(Short exercise)
Include in the output exactly the lines from the opening of the data through the line containing "UNDERSIDE_LEVEL = 2.5", and nothing more.

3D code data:
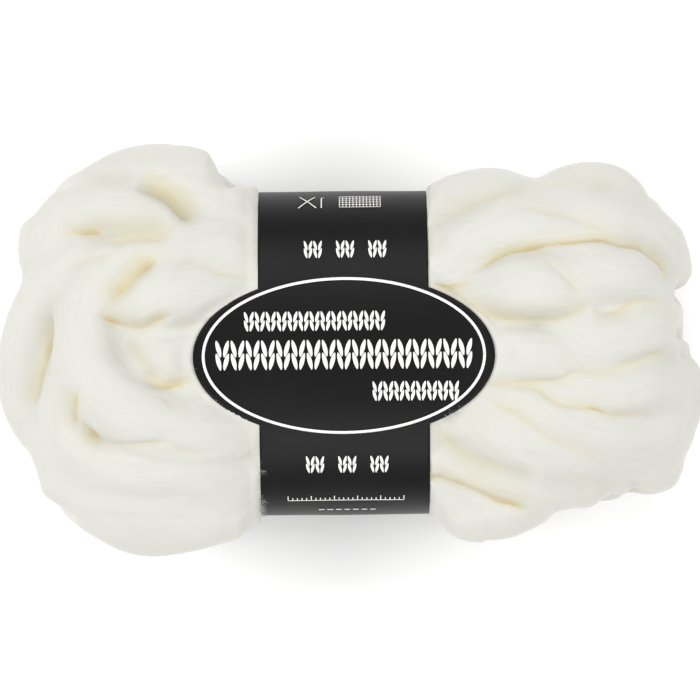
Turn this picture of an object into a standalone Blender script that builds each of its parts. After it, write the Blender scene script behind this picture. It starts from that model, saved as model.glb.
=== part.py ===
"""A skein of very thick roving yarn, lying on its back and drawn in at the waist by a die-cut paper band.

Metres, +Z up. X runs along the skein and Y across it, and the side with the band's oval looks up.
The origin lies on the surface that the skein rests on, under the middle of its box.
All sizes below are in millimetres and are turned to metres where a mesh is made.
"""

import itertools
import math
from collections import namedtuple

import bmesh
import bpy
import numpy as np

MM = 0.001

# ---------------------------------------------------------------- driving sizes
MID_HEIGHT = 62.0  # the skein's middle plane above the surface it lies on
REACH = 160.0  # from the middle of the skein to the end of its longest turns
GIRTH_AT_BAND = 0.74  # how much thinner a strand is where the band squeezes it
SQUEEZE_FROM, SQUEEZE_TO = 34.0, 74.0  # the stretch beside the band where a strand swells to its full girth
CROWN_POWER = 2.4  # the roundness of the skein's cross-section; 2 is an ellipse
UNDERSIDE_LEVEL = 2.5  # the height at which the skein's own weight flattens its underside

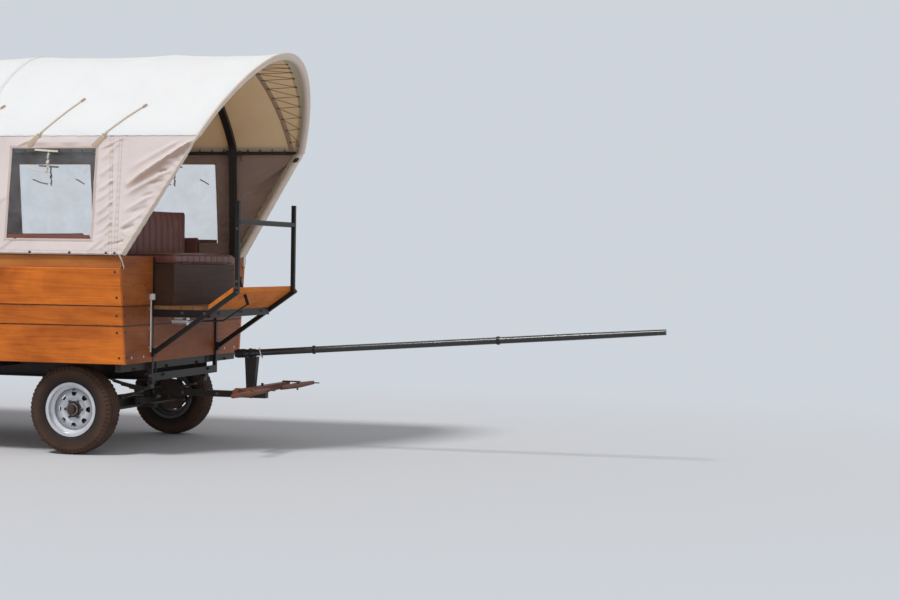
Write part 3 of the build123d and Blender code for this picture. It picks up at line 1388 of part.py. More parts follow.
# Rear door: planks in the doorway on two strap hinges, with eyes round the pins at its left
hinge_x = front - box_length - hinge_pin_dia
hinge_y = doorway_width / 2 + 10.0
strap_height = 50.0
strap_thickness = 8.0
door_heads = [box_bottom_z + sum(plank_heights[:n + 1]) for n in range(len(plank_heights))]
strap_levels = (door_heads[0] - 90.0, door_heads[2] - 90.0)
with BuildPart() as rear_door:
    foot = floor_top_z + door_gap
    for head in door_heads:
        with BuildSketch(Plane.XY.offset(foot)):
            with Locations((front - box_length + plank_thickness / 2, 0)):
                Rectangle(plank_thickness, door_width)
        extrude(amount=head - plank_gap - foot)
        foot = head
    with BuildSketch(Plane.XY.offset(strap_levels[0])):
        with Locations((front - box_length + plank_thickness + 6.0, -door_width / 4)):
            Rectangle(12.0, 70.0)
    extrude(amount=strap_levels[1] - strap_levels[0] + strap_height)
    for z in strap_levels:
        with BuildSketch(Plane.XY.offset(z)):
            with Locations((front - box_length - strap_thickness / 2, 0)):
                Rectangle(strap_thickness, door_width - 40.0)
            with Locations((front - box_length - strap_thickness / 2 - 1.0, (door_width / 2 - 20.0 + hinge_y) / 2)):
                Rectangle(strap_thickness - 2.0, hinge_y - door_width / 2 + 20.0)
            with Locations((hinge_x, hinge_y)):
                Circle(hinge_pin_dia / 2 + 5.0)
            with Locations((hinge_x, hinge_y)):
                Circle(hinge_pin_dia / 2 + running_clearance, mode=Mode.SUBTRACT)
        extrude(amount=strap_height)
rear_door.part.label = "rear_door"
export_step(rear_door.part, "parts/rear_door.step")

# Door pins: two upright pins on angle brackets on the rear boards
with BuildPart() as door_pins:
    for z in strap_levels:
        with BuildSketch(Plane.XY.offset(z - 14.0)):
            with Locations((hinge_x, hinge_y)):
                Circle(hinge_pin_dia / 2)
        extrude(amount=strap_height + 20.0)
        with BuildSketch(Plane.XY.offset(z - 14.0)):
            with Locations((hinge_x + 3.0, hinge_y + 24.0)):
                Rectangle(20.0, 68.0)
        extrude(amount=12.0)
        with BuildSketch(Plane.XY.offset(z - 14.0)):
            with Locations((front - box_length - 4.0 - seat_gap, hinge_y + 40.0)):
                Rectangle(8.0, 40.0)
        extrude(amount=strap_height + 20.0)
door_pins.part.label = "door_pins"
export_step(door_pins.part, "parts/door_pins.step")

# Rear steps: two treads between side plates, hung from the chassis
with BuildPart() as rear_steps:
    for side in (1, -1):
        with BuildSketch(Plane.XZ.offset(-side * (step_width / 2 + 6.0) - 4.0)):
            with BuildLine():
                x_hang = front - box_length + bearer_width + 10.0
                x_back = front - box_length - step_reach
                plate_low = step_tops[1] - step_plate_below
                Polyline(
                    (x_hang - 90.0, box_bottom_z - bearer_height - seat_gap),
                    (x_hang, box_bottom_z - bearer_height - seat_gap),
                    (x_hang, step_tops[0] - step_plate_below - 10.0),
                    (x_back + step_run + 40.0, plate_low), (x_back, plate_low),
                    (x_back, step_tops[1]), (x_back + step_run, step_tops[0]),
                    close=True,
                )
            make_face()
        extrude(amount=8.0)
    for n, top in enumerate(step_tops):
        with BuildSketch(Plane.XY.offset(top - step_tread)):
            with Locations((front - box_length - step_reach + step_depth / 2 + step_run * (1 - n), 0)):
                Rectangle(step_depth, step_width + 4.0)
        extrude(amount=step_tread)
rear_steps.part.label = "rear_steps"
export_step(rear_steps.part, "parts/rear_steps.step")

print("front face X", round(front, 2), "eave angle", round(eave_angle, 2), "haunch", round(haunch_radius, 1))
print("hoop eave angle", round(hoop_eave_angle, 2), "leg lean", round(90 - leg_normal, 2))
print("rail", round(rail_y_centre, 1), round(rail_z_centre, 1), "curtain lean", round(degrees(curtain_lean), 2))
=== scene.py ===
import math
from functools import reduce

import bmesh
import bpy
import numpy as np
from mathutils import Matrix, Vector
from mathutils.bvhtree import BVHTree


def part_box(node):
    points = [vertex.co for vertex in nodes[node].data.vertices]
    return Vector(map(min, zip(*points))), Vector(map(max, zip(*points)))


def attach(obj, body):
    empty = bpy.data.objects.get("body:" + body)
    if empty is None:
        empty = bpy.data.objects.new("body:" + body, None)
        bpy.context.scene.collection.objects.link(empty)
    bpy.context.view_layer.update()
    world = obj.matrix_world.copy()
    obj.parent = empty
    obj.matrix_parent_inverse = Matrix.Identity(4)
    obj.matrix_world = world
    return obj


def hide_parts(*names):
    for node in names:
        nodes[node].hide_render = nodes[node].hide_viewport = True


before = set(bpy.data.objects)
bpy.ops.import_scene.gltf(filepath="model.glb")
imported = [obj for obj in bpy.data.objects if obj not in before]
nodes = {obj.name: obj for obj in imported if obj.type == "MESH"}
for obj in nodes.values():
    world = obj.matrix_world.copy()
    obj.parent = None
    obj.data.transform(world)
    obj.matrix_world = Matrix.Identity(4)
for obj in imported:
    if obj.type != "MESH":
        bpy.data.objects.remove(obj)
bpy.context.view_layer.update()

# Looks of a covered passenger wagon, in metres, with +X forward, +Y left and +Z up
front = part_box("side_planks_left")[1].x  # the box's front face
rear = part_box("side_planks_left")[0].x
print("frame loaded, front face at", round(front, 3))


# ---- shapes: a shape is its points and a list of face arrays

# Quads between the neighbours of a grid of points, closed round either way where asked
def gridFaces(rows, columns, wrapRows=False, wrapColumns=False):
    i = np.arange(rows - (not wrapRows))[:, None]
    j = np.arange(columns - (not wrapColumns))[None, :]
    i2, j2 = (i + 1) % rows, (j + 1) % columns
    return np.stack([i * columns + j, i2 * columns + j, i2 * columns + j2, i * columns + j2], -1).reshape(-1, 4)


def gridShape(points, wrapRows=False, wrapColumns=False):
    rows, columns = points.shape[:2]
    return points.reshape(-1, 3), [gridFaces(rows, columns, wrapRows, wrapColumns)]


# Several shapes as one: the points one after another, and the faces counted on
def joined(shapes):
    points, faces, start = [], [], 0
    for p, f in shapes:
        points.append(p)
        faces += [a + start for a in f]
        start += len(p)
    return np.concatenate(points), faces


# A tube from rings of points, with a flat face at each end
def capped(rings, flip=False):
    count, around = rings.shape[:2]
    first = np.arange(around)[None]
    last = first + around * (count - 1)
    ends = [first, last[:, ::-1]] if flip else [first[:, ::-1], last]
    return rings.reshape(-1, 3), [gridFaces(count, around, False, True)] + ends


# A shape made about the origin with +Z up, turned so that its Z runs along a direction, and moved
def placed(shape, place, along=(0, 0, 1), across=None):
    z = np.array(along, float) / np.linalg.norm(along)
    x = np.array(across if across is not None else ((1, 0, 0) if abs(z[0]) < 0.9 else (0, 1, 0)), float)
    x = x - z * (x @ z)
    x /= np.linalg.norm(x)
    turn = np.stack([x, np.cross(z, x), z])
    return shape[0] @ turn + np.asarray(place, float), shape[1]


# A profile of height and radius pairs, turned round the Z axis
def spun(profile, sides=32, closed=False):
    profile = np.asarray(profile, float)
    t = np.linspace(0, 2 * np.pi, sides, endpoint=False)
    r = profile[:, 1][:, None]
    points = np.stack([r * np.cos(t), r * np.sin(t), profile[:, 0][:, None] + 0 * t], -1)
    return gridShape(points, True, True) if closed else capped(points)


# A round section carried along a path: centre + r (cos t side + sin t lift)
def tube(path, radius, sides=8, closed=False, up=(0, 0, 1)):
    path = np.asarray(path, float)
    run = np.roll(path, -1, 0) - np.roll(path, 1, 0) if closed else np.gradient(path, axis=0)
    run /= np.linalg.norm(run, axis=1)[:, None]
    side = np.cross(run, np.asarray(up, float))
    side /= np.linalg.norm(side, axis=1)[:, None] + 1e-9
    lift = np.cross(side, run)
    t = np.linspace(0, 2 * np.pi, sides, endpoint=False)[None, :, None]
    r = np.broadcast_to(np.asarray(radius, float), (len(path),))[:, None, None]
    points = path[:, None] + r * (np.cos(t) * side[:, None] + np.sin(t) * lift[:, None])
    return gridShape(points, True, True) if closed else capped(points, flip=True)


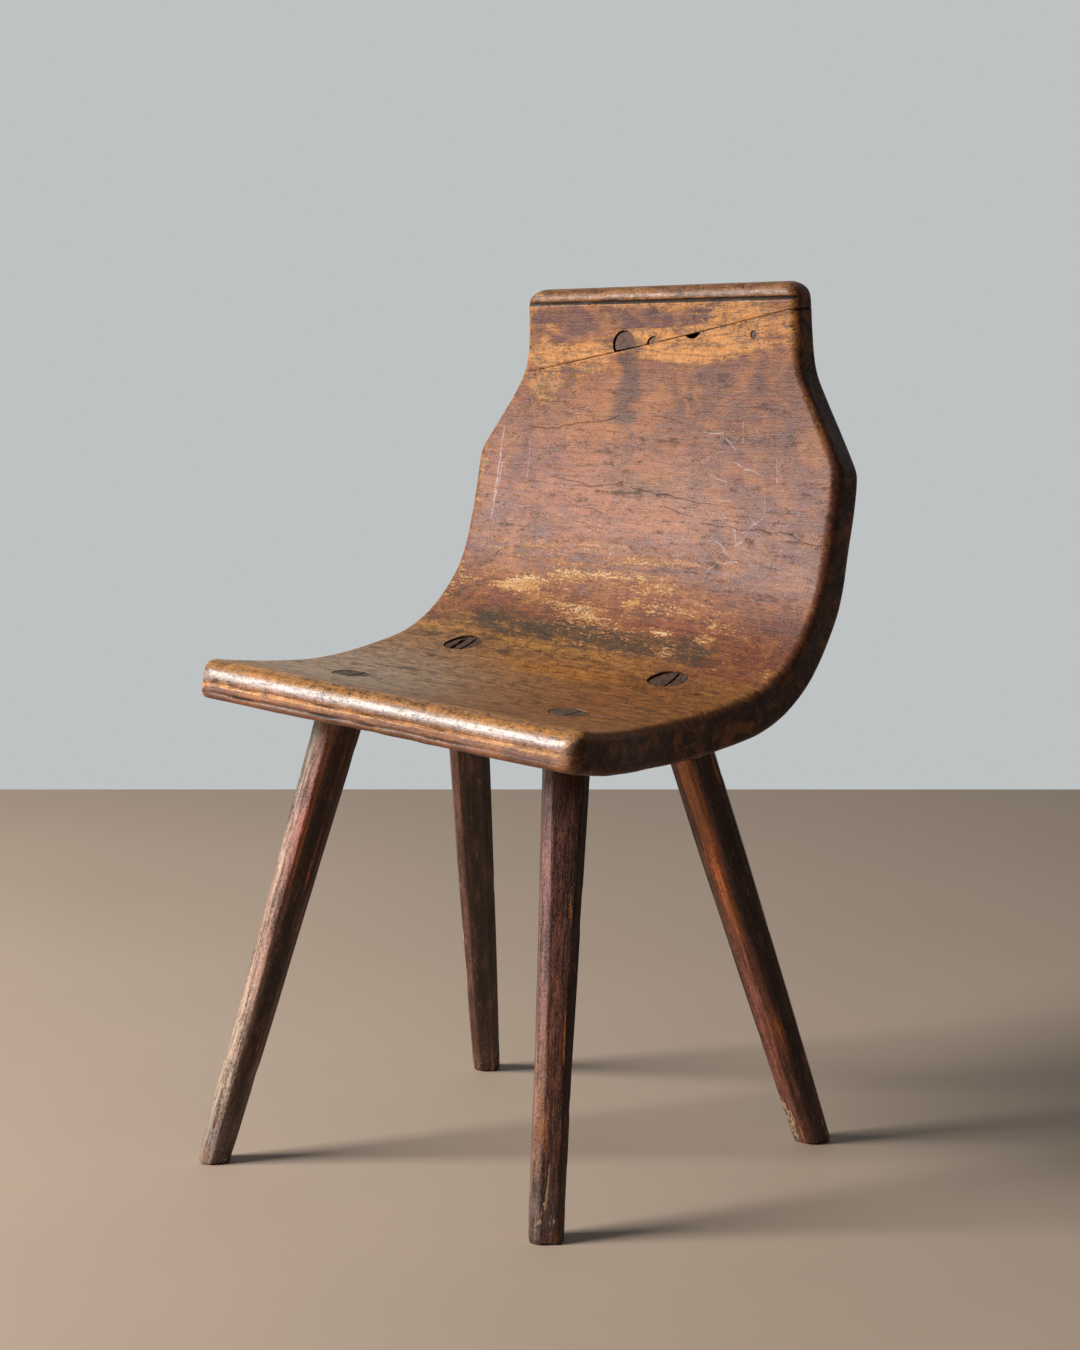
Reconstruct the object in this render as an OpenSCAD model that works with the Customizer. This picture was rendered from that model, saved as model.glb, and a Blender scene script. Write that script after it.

(Written answer)
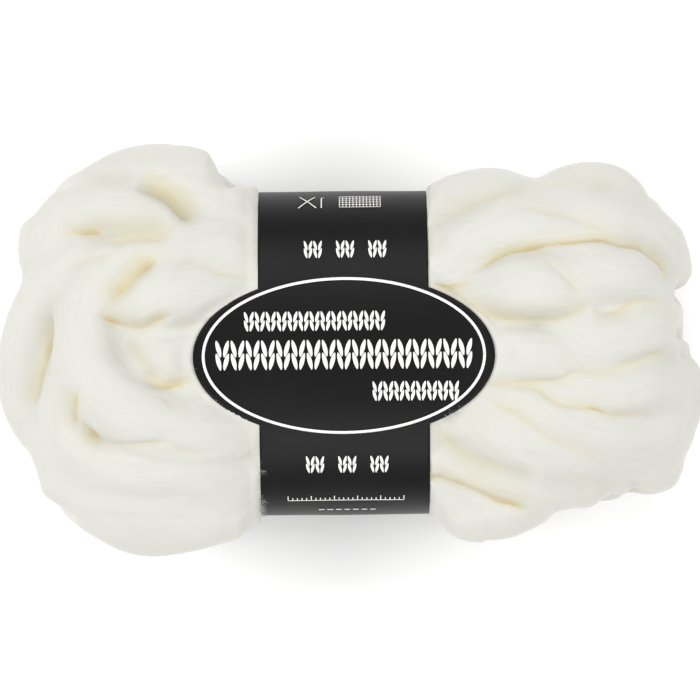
Turn this picture of an object into a standalone Blender script that builds each of its parts. After it, write the Blender scene script behind this picture. It starts from that model, saved as model.glb.
=== part.py ===
"""A skein of very thick roving yarn, lying on its back and drawn in at the waist by a die-cut paper band.

Metres, +Z up. X runs along the skein and Y across it, and the side with the band's oval looks up.
The origin lies on the surface that the skein rests on, under the middle of its box.
All sizes below are in millimetres and are turned to metres where a mesh is made.
"""

import itertools
import math
from collections import namedtuple

import bmesh
import bpy
import numpy as np

MM = 0.001

# ---------------------------------------------------------------- driving sizes
MID_HEIGHT = 62.0  # the skein's middle plane above the surface it lies on
REACH = 160.0  # from the middle of the skein to the end of its longest turns
GIRTH_AT_BAND = 0.74  # how much thinner a strand is where the band squeezes it
SQUEEZE_FROM, SQUEEZE_TO = 34.0, 74.0  # the stretch beside the band where a strand swells to its full girth
CROWN_POWER = 2.4  # the roundness of the skein's cross-section; 2 is an ellipse
UNDERSIDE_LEVEL = 2.5  # the height at which the skein's own weight flattens its underside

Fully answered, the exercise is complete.